==== Data block ====

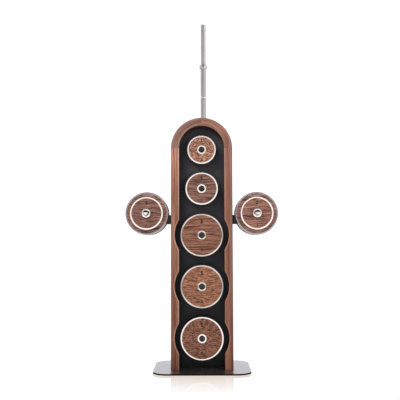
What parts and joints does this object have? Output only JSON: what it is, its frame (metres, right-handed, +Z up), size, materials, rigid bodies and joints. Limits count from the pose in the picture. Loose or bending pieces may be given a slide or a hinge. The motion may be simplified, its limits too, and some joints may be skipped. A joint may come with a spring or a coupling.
{
  "type": "weight plate storage tower",
  "caption": "Arched wooden home-gym tower with pegs of wood-faced steel weight plates, a loaded dumbbell on a bracket at each side and an upright barbell behind.",
  "frame": {"origin": "on the floor, under the centre of the base plate", "axes": "+Z up, the front with the plates faces -Y, +X to the right seen from the front"},
  "size_m": [0.792, 0.39, 1.87],
  "materials": {
    "walnut_frame": "oiled walnut, satin",
    "walnut_inlay": "oiled walnut, satin, straight grain",
    "beech_dowel": "plain, hidden in the joints",
    "black_panel": "matt black lacquer on plywood",
    "black_steel": "matt black powder coat",
    "polished_steel": "polished stainless steel",
    "chrome_nut": "bright chrome",
    "zinc_fasteners": "zinc plated",
    "black_rubber": "matt"
  },
  "bodies": {
    "tower": {"base_plate": "black_steel", "base_feet": "black_rubber", "base_bolts": "zinc_fasteners", "left_post": "walnut_frame", "right_post": "walnut_frame", "left_arch": "walnut_frame", "right_arch": "walnut_frame", "frame_dowels": "beech_dowel", "back_panel": "black_panel", "plate_pegs": "black_steel", "peg_washers": "zinc_fasteners", "peg_nuts": "zinc_fasteners", "left_bracket": "black_steel", "right_bracket": "black_steel", "bracket_liners": "black_rubber", "bracket_screws": "zinc_fasteners", "bar_socket": "black_steel", "bar_guide": "black_steel", "bar_rest_rubbers": "black_rubber", "bar_holder_screws": "zinc_fasteners"},
    "small_inner": {"small_plate_inner": "polished_steel", "small_inlays_inner": "walnut_inlay"},
    "small_outer": {"small_plate_outer": "polished_steel", "small_inlays_outer": "walnut_inlay"},
    "medium_inner": {"medium_plate_inner": "polished_steel", "medium_inlays_inner": "walnut_inlay"},
    "medium_outer": {"medium_plate_outer": "polished_steel", "medium_inlays_outer": "walnut_inlay"},
    "upper_large_inner": {"upper_large_plate_inner": "polished_steel", "upper_large_inlays_inner": "walnut_inlay"},
    "upper_large_outer": {"upper_large_plate_outer": "polished_steel", "upper_large_inlays_outer": "walnut_inlay"},
    "middle_large_inner": {"middle_large_plate_inner": "polished_steel", "middle_large_inlays_inner": "walnut_inlay"},
    "middle_large_outer": {"middle_large_plate_outer": "polished_steel", "middle_large_inlays_outer": "walnut_inlay"},
    "lower_large_inner": {"lower_large_plate_inner": "polished_steel", "lower_large_inlays_inner": "walnut_inlay"},
    "lower_large_outer": {"lower_large_plate_outer": "polished_steel", "lower_large_inlays_outer": "walnut_inlay"},
    "barbell": {"barbell_bar": "polished_steel", "barbell_collars": "polished_steel", "barbell_end_caps": "polished_steel"},
    "left_dumbbell": {"left_dumbbell_bar": "polished_steel", "left_dumbbell_large_plates": "polished_steel", "left_dumbbell_small_plates": "polished_steel", "left_dumbbell_inlays": "walnut_inlay"},
    "left_dumbbell_front_rubber": {"left_dumbbell_front_rubber": "black_rubber"},
    "left_dumbbell_front_nut": {"left_dumbbell_front_nut": "chrome_nut"},
    "left_dumbbell_rear_rubber": {"left_dumbbell_rear_rubber": "black_rubber"},
    "left_dumbbell_rear_nut": {"left_dumbbell_rear_nut": "chrome_nut"},
    "right_dumbbell": {"right_dumbbell_bar": "polished_steel", "right_dumbbell_large_plates": "polished_steel", "right_dumbbell_small_plates": "polished_steel", "right_dumbbell_inlays": "walnut_inlay"},
    "right_dumbbell_front_rubber": {"right_dumbbell_front_rubber": "black_rubber"},
    "right_dumbbell_front_nut": {"right_dumbbell_front_nut": "chrome_nut"},
    "right_dumbbell_rear_rubber": {"right_dumbbell_rear_rubber": "black_rubber"},
    "right_dumbbell_rear_nut": {"right_dumbbell_rear_nut": "chrome_nut"}
  },
  "joints": [
    {"name": "small_inner_slide", "type": "slide", "parent": "tower", "child": "small_inner", "axis": [0, -1, 0], "range_m": [0, 0.06]},
    {"name": "small_outer_slide", "type": "slide", "parent": "small_inner", "child": "small_outer", "axis": [0, -1, 0], "range_m": [0, 0.035]},
    {"name": "medium_inner_slide", "type": "slide", "parent": "tower", "child": "medium_inner", "axis": [0, -1, 0], "range_m": [0, 0.06]},
    {"name": "medium_outer_slide", "type": "slide", "parent": "medium_inner", "child": "medium_outer", "axis": [0, -1, 0], "range_m": [0, 0.035]},
    {"name": "upper_large_inner_slide", "type": "slide", "parent": "tower", "child": "upper_large_inner", "axis": [0, -1, 0], "range_m": [0, 0.06]},
    {"name": "upper_large_outer_slide", "type": "slide", "parent": "upper_large_inner", "child": "upper_large_outer", "axis": [0, -1, 0], "range_m": [0, 0.035]},
    {"name": "middle_large_inner_slide", "type": "slide", "parent": "tower", "child": "middle_large_inner", "axis": [0, -1, 0], "range_m": [0, 0.06]},
    {"name": "middle_large_outer_slide", "type": "slide", "parent": "middle_large_inner", "child": "middle_large_outer", "axis": [0, -1, 0], "range_m": [0, 0.035]},
    {"name": "lower_large_inner_slide", "type": "slide", "parent": "tower", "child": "lower_large_inner", "axis": [0, -1, 0], "range_m": [0, 0.06]},
    {"name": "lower_large_outer_slide", "type": "slide", "parent": "lower_large_inner", "child": "lower_large_outer", "axis": [0, -1, 0], "range_m": [0, 0.035]},
    {"name": "barbell_lift", "type": "slide", "parent": "tower", "child": "barbell", "axis": [0, 0, 1], "range_m": [0, 0.075]},
    {"name": "left_dumbbell_lift", "type": "slide", "parent": "tower", "child": "left_dumbbell", "axis": [0, 0, 1], "range_m": [0, 0.06]},
    {"name": "left_dumbbell_front_rubber_travel", "type": "slide", "parent": "left_dumbbell", "child": "left_dumbbell_front_rubber", "axis": [0, -1, 0], "range_m": [0, 0.0605]},
    {"name": "left_dumbbell_front_nut_spin", "type": "hinge", "parent": "left_dumbbell_front_rubber", "child": "left_dumbbell_front_nut", "pos_m": [-0.285, -0.1144, 0.808], "axis": [0, -1, 0], "range_deg": [0, 4320]},
    {"name": "left_dumbbell_rear_rubber_travel", "type": "slide", "parent": "left_dumbbell", "child": "left_dumbbell_rear_rubber", "axis": [0, 1, 0], "range_m": [0, 0.0605]},
    {"name": "left_dumbbell_rear_nut_spin", "type": "hinge", "parent": "left_dumbbell_rear_rubber", "child": "left_dumbbell_rear_nut", "pos_m": [-0.285, 0.1144, 0.808], "axis": [0, 1, 0], "range_deg": [0, 4320]},
    {"name": "right_dumbbell_lift", "type": "slide", "parent": "tower", "child": "right_dumbbell", "axis": [0, 0, 1], "range_m": [0, 0.06]},
    {"name": "right_dumbbell_front_rubber_travel", "type": "slide", "parent": "right_dumbbell", "child": "right_dumbbell_front_rubber", "axis": [0, -1, 0], "range_m": [0, 0.0605]},
    {"name": "right_dumbbell_front_nut_spin", "type": "hinge", "parent": "right_dumbbell_front_rubber", "child": "right_dumbbell_front_nut", "pos_m": [0.285, -0.1144, 0.808], "axis": [0, -1, 0], "range_deg": [0, 4320]},
    {"name": "right_dumbbell_rear_rubber_travel", "type": "slide", "parent": "right_dumbbell", "child": "right_dumbbell_rear_rubber", "axis": [0, 1, 0], "range_m": [0, 0.0605]},
    {"name": "right_dumbbell_rear_nut_spin", "type": "hinge", "parent": "right_dumbbell_rear_rubber", "child": "right_dumbbell_rear_nut", "pos_m": [0.285, 0.1144, 0.808], "axis": [0, 1, 0], "range_deg": [0, 4320]}
  ],
  "couplings": [
    {"joint": "left_dumbbell_front_rubber_travel", "follows": "left_dumbbell_front_nut_spin", "m_per_rad": 0.00079577},
    {"joint": "left_dumbbell_rear_rubber_travel", "follows": "left_dumbbell_rear_nut_spin", "m_per_rad": 0.00079577},
    {"joint": "right_dumbbell_front_rubber_travel", "follows": "right_dumbbell_front_nut_spin", "m_per_rad": 0.00079577},
    {"joint": "right_dumbbell_rear_rubber_travel", "follows": "right_dumbbell_rear_nut_spin", "m_per_rad": 0.00079577}
  ]
}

====

#### Given instruction:
Pick out each line that holds the string "joints".

#### Answer to the exercise:
What parts and joints does this object have? Output only JSON: what it is, its frame (metres, right-handed, +Z up), size, materials, rigid bodies and joints. Limits count from the pose in the picture. Loose or bending pieces may be given a slide or a hinge. The motion may be simplified, its limits too, and some joints may be skipped. A joint may come with a spring or a coupling.
    "beech_dowel": "plain, hidden in the joints",
  "joints": [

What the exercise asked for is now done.